Consumers curbed their spending for the first time in five years in 2017, according to a survey from Visa on Monday, while a squeeze on incomes was flagged by Halifax as a contributing factor to a decline in house prices last month. The reports highlight how consumers are being hurt by the fallout from the UK's vote to leave the European Union, as uncertainty increases and the pound's decline feeds through into the economy.
"Household purchasing power is being continually eroded," said Annabel Fiddes, principal economist at IHS Markit. "Meanwhile, consumer confidence remains relatively muted amid uncertainties over the strength of the U.K. economy and the ongoing Brexit negotiations. It seems unlikely that expenditure will bounce back to the levels of growth seen in 2016 anytime soon." Visa's UK spending index fell an annual 1 per cent in December, the crucial Christmas shopping period for stores, and is unlikely to recover this year, the credit card company said.

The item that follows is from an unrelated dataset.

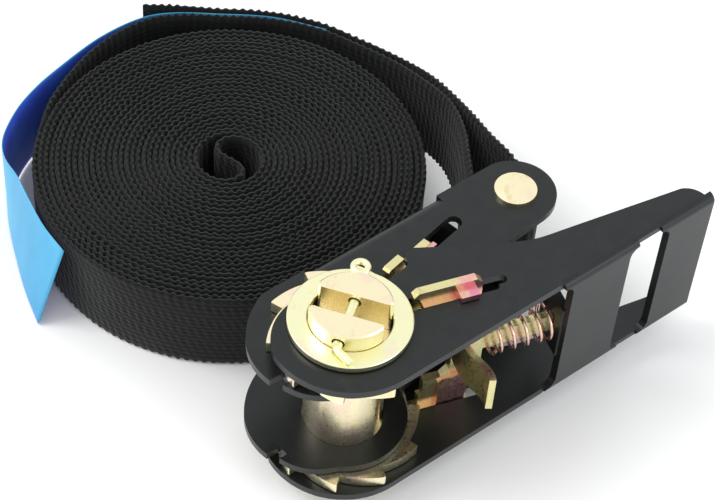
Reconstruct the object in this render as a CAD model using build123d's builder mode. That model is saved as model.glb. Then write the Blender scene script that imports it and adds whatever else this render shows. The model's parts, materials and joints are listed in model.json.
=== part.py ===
"""Endless 25 mm ratchet strap: ratchet buckle lying on its side beside its rolled webbing.

Millimetres, +Z up, floor at z = 0. The drum axis is vertical. "Deck" coordinates are
measured from that axis with +X towards the rivet, and are shifted by DRUM_X, DRUM_Y so
that the origin is the centre of the footprint.
"""
import os
from math import acos, asin, cos, degrees, radians, sin, sqrt

from build123d import *

os.makedirs("parts", exist_ok=True)

# ---------------------------------------------------------------- driving dimensions
DRUM_X = -35.28  # drum axis in the part's frame
DRUM_Y = -43.11
MID = 27.6  # height of the buckle's middle plane
WEB_W = 25.0  # webbing width
WEB_T = 1.5  # webbing thickness

FRAME_IN = 13.25  # half the inner width between the frame's side plates
FRAME_T = 2.0
WHEEL_T = 3.0
WHEEL_GAP = 0.3
HANDLE_IN = 18.9
HANDLE_T = 2.0
WASHER_GAP = 0.3
WASHER_T = 1.7

DRUM_R = 9.67
SLOT_HALF = 2.85  # half the gap between the two mandrel halves
CHORD_ANGLE = -66.6  # direction of the mandrels' flat faces
BORE_R = 9.75  # holes that the drum turns in
KEY_GAP = 0.05

TEETH = 10
TIP_R = 19.2
ROOT_R = 16.2
FIRST_TIP = -35.0  # angle of one tooth tip
WASHER_R = 14.35
COTTER_Z = 25.0  # cotter height from the middle plane
COTTER_R = 1.15

RIVET_X = 62.0
RIVET_END_R = 10.05
HUB_R = 15.5
BAND_R = 20.05
CAM_R = 23.4
NOTCH_R = 18.0

HANDLE_ANGLE = -11.25
HANDLE_L = 95.0  # drum axis to the grip's end
HANDLE_EDGE = 20.6  # drum axis to the panels' outer face
PLATE_EDGE = 19.7  # drum axis to the side plates' edge beside the windows
HANDLE_R = 19.6
OPEN_ANGLE = 165.0

PAWL_ANGLE = -28.75  # drive pawl's sliding direction
PAWL_SIDE = 1.2  # how far its middle plane passes beside the drum axis
PAWL_T = 2.0
DOUBLER_T = 1.2
LOCK_Y = 5.25  # middle plane of the lock pawl

ROLL_X = 35.25
ROLL_Y = 69.34
ROLL_LONG_R = 49.7  # the roll is slightly oval
ROLL_SHORT_R = 47.9
ROLL_TURN = -50.0  # direction of its longer axis
ROLL_HOLE_R = 7.0

DRUM_HALF = MID  # the drum's lower end stands on the floor
FRAME_OUT = FRAME_IN + FRAME_T
WHEEL_IN = FRAME_OUT + WHEEL_GAP
WHEEL_OUT = WHEEL_IN + WHEEL_T
HANDLE_OUT = HANDLE_IN + HANDLE_T
WASHER_IN = HANDLE_OUT + WASHER_GAP
WASHER_OUT = WASHER_IN + WASHER_T

# frame plates
LONG_EDGE = -11.1  # direction of the frame's long edge
SHORT_EDGE = -5.8
EDGE_OUT = RIVET_X * sin(radians(-LONG_EDGE)) + RIVET_END_R  # drum axis to the long edge
OPEN_PAWL = PAWL_ANGLE - OPEN_ANGLE + 360  # drive pawl's direction with the handle open
CAM_END = 136.0  # the cam's rim falls away from here to the notch
FRAME_WEB = (4.0, 44.4)  # along the long edge
FRAME_BEND = 3.0
LOCK_SLOT = (17.0, 45.8)
LOCK_SLOT_Y = (2.6, 6.5)
FLANGE_X = 45.5
FLANGE_Y = (-1.5, 12.6)
FLANGE_HALF = 9.0

# rivet and sleeve
RIVET_R = 3.0
RIVET_HEAD_R = 5.2
RIVET_HEAD_T = 1.9
SLEEVE_R = 5.0
SLEEVE_GAP = 0.1

# handle
PANELS = (47.0, HANDLE_L)  # along the handle, both panels and their corner webs
PAWL_WINDOW = (36.0, 50.0)
GRIP_WINDOW = (68.0, 80.6)
WINDOW_CORNER = 2.6
HANDLE_BEND = 2.2
SPRING_SEAT = 52.9  # along the drive pawl's direction
DRIVE_SLOT = (14.6, 39.0)
DOUBLER_SLOT = (14.6, 36.5)
RELIEF_R = 14.1  # hidden under the washer, clear of the lock pawl
SEAT_HALF = 8.5
SEAT_TIP = 7.0
SEAT_ROOT = -3.4

# drive pawl, along and up from the middle plane
TONGUE_HALF = 2.6
TONGUE_END = 55.6
EAR_TOP = 24.4
EAR = (15.5, 32.5)
PRONG = 20.45
PRONG_TIP = 19.6
PRONG_LOW = 9.8
BODY = (27.0, 35.0)
BODY_IN = 12.95
TAB = (-3.0, 7.8)  # heights of the finger tab's edges from the middle plane

# lock pawl
LOCK_TONGUE_HALF = 1.9
LOCK_TONGUE_END = 50.6
LOCK_BODY = (27.0, 36.0)
LOCK_TIP = 19.1
LOCK_EAR = 30.8
LOCK_EAR_TOP = 15.8

# lap and label
LAP_R = 53.4  # inner face of the lap that stands off the roll
LAP_T = 3.3  # two layers of webbing with the label between
LAP_START = 0.0
LAP_END = 68.0
LABEL_T = 0.6

# springs and cotter
DRIVE_SPRING = (35.7, 52.2)  # start and end along the pawl's direction
DRIVE_SPRING_R = 4.8
DRIVE_WIRE_R = 0.5
LOCK_SPRING = (37.0, 44.8)
LOCK_SPRING_R = 3.3
LOCK_WIRE_R = 0.45
EYE_AT = 13.3  # drum axis to the cotter eye's centre
EYE_TURN = 7.5  # the eye's turn from the shank's direction
EYE_RING_R = 1.7
EYE_WIRE_R = 0.75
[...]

A separate report from Halifax showed house prices fell for the first time in six months in December, damped by uncertainty over the economy and the decline in real wage growth.

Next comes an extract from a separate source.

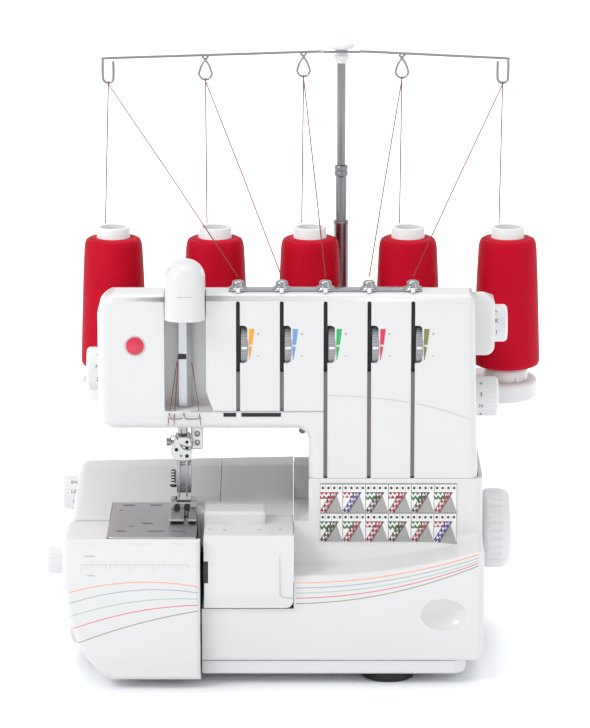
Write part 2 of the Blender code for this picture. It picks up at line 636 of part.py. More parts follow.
clear_scene()
MATERIALS = {
    "white": material("gloss white plastic", (0.86, 0.86, 0.87), 0.3),
    "grey": material("grey plastic", (0.45, 0.45, 0.46), 0.45),
    "black": material("black plastic", (0.03, 0.03, 0.03), 0.5),
    "rubber": material("black rubber", (0.02, 0.02, 0.02), 0.8),
    "steel": material("brushed steel", (0.56, 0.56, 0.57), 0.35, 1.0),
    "chrome": material("chrome", (0.75, 0.75, 0.76), 0.12, 1.0),
    "aluminium": material("satin aluminium", (0.7, 0.7, 0.72), 0.35, 1.0),
    "cast": material("cast aluminium", (0.5, 0.5, 0.5), 0.6, 0.8),
    "thread": material("red thread", (0.6, 0.01, 0.04), 0.7),
}
base_pan()
feet()
main_cover()
rear_cover()
bed_covers()
head_cover()
take_up_cover()
face_plate()
cloth_plate()
looper_cover()
needle_plate()
knives()
feed_dog()
loopers()
needle_bar_group()
presser_group()
presser_lifter()
frame_casting()
drive()
dials()
power_switch()
spool_stand()
thread_cones()
mast()
guide_bar()
threads()
thread_guides()
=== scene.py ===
import math
from functools import partial
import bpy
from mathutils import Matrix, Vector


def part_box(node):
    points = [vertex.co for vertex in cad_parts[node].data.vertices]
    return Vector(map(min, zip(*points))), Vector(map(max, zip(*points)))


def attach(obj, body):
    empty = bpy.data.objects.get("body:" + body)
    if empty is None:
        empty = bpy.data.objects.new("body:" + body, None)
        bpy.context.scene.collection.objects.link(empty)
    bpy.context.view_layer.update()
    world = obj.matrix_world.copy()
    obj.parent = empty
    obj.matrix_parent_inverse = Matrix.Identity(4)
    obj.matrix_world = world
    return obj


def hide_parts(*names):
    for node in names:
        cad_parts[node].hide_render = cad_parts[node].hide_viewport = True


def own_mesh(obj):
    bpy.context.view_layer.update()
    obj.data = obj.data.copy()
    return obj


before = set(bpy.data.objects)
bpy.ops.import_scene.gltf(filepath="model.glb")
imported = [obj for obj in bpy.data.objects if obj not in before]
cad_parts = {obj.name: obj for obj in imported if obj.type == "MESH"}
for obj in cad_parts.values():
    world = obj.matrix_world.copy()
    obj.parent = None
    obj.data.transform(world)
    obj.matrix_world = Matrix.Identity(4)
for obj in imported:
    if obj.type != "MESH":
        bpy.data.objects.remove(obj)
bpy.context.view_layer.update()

from types import SimpleNamespace

import bmesh
import bpy
from mathutils import Matrix, Vector

MM = 0.001

# ------------------------------------------------------------------ camera and studio
# The machine stands on a pale seamless table and is seen straight on, from a little above. A large soft
# light on the left, a weaker one on the right and one overhead leave a soft shadow. Another light reaches
# only the table.

CAMERA_DISTANCE = 2.9
CAMERA_HEIGHT = 0.9
CAMERA_TILT = 13.2

lens = bpy.data.cameras.new("camera")
lens.lens = 189.4
lens.clip_end = 30
camera = bpy.data.objects.new("camera", lens)
camera.location = (0, -CAMERA_DISTANCE, CAMERA_HEIGHT)
camera.rotation_euler = (math.radians(90 - CAMERA_TILT), 0, 0)
bpy.context.scene.collection.objects.link(camera)
bpy.context.scene.camera = camera
bpy.context.scene.view_settings.view_transform = "Standard"


def soft_light(name, place, aim, size, power, tint=(1, 1, 1)):
    lamp = bpy.data.lights.new(name, "AREA")
    lamp.size = size
    lamp.energy = power
    lamp.color = tint
    obj = bpy.data.objects.new(name, lamp)
    obj.location = place
    obj.rotation_euler = (Vector(aim) - Vector(place)).to_track_quat("-Z", "Y").to_euler()
    bpy.context.scene.collection.objects.link(obj)
    return obj


soft_light("key_light", (-1.7, -1.1, 1.9), (0, 0, 0.15), 1.0, 25)
soft_light("fill_light", (2.2, -1.8, 1.2), (0, 0, 0.2), 1.6, 4.5)
soft_light("top_light", (0.1, 0.5, 2.4), (0, 0, 0.2), 1.5, 12)
table_light = soft_light("table_light", (0, 4.5, 3.2), (0, 4.5, 0), 5, 200)

world = bpy.data.worlds.new("studio")
bpy.context.scene.world = world
world.use_nodes = True
world.node_tree.nodes["Background"].inputs["Color"].default_value = (0.96, 0.98, 1, 1)
world.node_tree.nodes["Background"].inputs["Strength"].default_value = 0.87


def nodes_of(material):
    """The material's shader, a maker of nodes and a maker of links."""
    material.use_nodes = True
    tree = material.node_tree
    shader = tree.nodes["Principled BSDF"]

    def node(kind, **sockets):
        made = tree.nodes.new(kind)
        for name, value in sockets.items():
            made.inputs[name.replace("_", " ")].default_value = value
        return made

    return shader, node, tree.links.new


def table_finish():
    material = bpy.data.materials.new("table_white")
    shader, node, link = nodes_of(material)
    noise = node("ShaderNodeTexNoise", Scale=3.0, Detail=2.0)
    ramp = node("ShaderNodeValToRGB")
    ramp.color_ramp.elements[0].color = (0.93, 0.94, 0.96, 1)
    ramp.color_ramp.elements[1].color = (0.95, 0.96, 0.975, 1)
    link(noise.outputs["Fac"], ramp.inputs["Fac"])
    link(ramp.outputs["Color"], shader.inputs["Base Color"])
    shader.inputs["Roughness"].default_value = 0.6
    shader.inputs["Specular IOR Level"].default_value = 0.25
    return material


floor_mesh = bpy.data.meshes.new("table")
floor_mesh.from_pydata([(-6, -6, 0), (6, -6, 0), (6, 9, 0), (-6, 9, 0)], [], [(0, 1, 2, 3)])
floor_mesh.materials.append(table_finish())
table = bpy.data.objects.new("table", floor_mesh)
bpy.context.scene.collection.objects.link(table)
lit_by_table_light = bpy.data.collections.new("lit_by_table_light")
lit_by_table_light.objects.link(table)
table_light.light_linking.receiver_collection = lit_by_table_light


# ------------------------------------------------------------------ base pan and feet
# The pan is one white injection moulding that closes the machine underneath; its outer faces have a fine
# spark texture. Four black rubber feet are pushed into it and carry the machine.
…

The figures indicate that the economy will face similar demons this year to those of 2017. Inflation is now at 3.1 per cent, the highest level in more than five-and-a-half years, and wage growth is failing to keep pace. The resulting slowdown is likely to take its toll this year: economists see growth slowing to an annual 1.4 per cent, according to a Bloomberg survey.
Visa said online sales growth slowed to an annual 2 per cent last month, from 2.4 per cent in November, while face-to-face spending slumped 2.7 per cent, declining for an eighth straight month. Debenhams Plc last week warned that earnings will be less than analysts forecast following flat post-Christmas sales.
Separately, a Deloitte survey of UK chief financial officers showed Brexit was their biggest concern in the fourth quarter of last year, and is seen as posing a growing risk to business. About three-quarters also expect it to lead to a worsening of conditions in the long term, up from 60 per cent in the third quarter.
The survey was carried out in early December, and included the views of 112 CFOs, whose companies make up approximately 19 per cent of the U.K. quoted equity market.